» **Supplied information**:
________

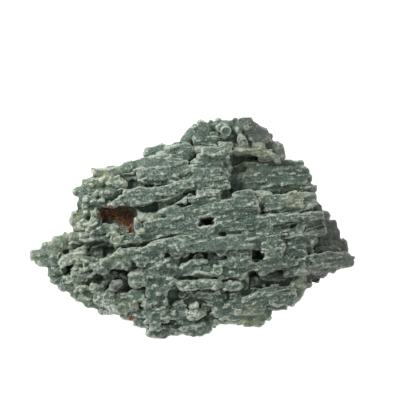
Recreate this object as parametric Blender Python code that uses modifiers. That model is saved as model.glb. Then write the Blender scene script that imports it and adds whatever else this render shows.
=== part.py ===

________

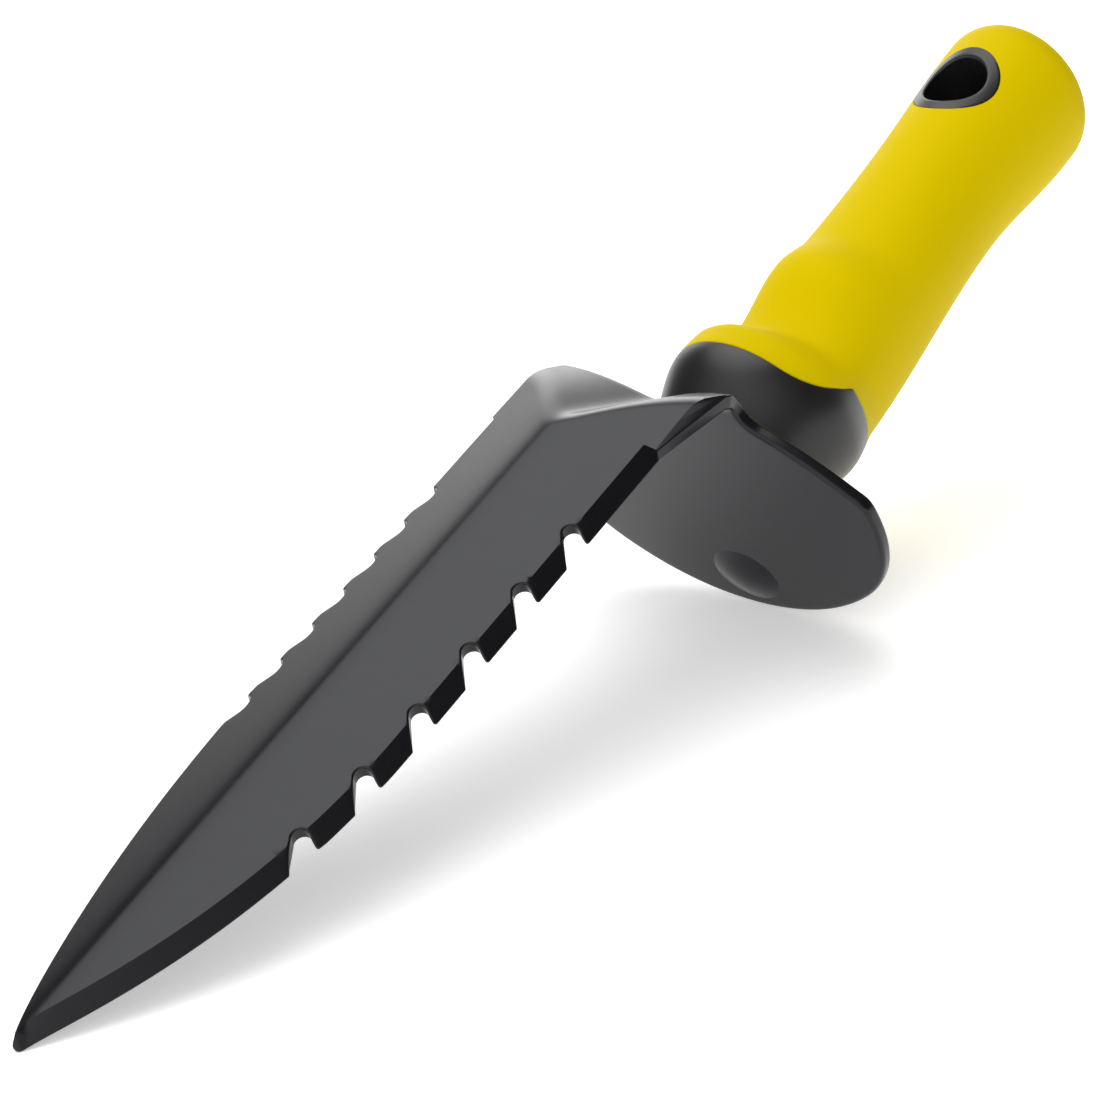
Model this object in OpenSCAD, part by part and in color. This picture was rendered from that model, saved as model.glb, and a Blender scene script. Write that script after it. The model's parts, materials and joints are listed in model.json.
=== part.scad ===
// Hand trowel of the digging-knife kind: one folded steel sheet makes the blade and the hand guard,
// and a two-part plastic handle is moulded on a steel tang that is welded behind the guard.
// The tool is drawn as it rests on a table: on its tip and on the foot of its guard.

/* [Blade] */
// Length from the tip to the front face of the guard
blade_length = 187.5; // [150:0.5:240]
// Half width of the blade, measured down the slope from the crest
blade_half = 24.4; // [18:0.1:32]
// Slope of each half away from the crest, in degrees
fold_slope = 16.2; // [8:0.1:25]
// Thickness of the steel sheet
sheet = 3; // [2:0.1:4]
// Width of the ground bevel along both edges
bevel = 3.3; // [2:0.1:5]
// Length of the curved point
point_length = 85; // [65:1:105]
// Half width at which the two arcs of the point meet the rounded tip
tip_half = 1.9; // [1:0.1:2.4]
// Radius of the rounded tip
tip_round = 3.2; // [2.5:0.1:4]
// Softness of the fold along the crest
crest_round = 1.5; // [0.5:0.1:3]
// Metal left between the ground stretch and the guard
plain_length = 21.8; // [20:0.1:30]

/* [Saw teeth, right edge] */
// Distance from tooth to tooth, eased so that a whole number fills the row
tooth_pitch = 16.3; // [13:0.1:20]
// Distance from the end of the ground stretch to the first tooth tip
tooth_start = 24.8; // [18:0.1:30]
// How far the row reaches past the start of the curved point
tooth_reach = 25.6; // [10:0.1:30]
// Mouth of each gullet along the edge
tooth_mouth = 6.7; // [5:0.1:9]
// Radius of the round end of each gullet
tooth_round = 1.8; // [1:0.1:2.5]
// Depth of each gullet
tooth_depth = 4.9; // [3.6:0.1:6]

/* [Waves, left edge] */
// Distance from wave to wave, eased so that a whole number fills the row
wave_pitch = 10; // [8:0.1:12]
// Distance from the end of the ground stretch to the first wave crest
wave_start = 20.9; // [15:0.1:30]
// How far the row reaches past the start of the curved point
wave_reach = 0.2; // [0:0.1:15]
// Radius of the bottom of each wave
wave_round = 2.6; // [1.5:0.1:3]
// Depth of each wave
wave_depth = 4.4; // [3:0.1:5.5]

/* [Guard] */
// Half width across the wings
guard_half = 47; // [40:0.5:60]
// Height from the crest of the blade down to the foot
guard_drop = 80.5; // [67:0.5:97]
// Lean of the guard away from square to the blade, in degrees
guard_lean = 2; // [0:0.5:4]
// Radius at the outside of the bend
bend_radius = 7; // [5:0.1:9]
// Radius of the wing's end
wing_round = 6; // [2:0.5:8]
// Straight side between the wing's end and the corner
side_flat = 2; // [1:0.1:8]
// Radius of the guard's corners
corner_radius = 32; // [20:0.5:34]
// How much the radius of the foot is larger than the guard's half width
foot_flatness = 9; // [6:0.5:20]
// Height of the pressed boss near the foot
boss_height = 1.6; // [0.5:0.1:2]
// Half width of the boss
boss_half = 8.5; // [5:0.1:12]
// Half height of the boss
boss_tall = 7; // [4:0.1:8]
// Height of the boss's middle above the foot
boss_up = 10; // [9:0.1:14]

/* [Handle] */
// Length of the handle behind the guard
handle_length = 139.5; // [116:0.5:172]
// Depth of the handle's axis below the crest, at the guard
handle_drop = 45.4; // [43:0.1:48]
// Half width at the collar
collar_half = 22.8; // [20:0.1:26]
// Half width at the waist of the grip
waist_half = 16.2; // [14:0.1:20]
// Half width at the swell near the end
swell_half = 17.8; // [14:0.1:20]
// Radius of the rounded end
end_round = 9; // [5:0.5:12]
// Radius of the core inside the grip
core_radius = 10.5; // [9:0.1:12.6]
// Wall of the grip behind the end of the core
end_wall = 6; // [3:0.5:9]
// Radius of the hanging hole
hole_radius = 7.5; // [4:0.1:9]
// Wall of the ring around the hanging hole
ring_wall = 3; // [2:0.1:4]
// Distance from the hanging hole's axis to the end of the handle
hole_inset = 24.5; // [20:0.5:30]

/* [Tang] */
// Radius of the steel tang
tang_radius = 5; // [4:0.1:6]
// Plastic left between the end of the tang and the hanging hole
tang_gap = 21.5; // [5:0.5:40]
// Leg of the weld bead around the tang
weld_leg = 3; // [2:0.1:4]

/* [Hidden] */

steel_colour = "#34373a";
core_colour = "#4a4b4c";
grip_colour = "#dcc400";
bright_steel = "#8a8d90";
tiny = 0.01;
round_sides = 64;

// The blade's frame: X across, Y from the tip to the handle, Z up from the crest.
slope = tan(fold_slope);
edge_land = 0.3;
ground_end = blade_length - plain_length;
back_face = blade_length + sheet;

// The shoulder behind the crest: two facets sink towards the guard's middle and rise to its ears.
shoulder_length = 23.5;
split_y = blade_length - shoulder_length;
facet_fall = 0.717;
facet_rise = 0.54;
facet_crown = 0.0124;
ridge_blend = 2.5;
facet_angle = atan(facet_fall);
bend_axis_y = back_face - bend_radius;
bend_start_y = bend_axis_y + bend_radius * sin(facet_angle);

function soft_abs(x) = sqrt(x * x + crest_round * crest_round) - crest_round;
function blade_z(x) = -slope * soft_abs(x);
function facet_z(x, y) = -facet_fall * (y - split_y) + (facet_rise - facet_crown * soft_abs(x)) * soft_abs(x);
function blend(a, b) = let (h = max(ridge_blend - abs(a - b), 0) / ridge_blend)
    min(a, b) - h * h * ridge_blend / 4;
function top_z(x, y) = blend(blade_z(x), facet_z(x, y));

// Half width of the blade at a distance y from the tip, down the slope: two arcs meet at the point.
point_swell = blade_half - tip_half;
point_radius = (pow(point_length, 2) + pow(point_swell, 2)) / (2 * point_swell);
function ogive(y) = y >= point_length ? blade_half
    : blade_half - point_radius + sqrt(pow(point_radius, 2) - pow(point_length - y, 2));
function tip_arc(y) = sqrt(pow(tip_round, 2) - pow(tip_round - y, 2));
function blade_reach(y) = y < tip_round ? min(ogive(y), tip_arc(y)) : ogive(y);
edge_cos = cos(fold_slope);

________

Write out each line exactly as it appears, from the line with "Model this object" up to and including the line with "tooth_depth = 4.9; // [3.6:0.1:6]".

» **Written solution**:
Model this object in OpenSCAD, part by part and in color. This picture was rendered from that model, saved as model.glb, and a Blender scene script. Write that script after it. The model's parts, materials and joints are listed in model.json.
=== part.scad ===
// Hand trowel of the digging-knife kind: one folded steel sheet makes the blade and the hand guard,
// and a two-part plastic handle is moulded on a steel tang that is welded behind the guard.
// The tool is drawn as it rests on a table: on its tip and on the foot of its guard.

/* [Blade] */
// Length from the tip to the front face of the guard
blade_length = 187.5; // [150:0.5:240]
// Half width of the blade, measured down the slope from the crest
blade_half = 24.4; // [18:0.1:32]
// Slope of each half away from the crest, in degrees
fold_slope = 16.2; // [8:0.1:25]
// Thickness of the steel sheet
sheet = 3; // [2:0.1:4]
// Width of the ground bevel along both edges
bevel = 3.3; // [2:0.1:5]
// Length of the curved point
point_length = 85; // [65:1:105]
// Half width at which the two arcs of the point meet the rounded tip
tip_half = 1.9; // [1:0.1:2.4]
// Radius of the rounded tip
tip_round = 3.2; // [2.5:0.1:4]
// Softness of the fold along the crest
crest_round = 1.5; // [0.5:0.1:3]
// Metal left between the ground stretch and the guard
plain_length = 21.8; // [20:0.1:30]

/* [Saw teeth, right edge] */
// Distance from tooth to tooth, eased so that a whole number fills the row
tooth_pitch = 16.3; // [13:0.1:20]
// Distance from the end of the ground stretch to the first tooth tip
tooth_start = 24.8; // [18:0.1:30]
// How far the row reaches past the start of the curved point
tooth_reach = 25.6; // [10:0.1:30]
// Mouth of each gullet along the edge
tooth_mouth = 6.7; // [5:0.1:9]
// Radius of the round end of each gullet
tooth_round = 1.8; // [1:0.1:2.5]
// Depth of each gullet
tooth_depth = 4.9; // [3.6:0.1:6]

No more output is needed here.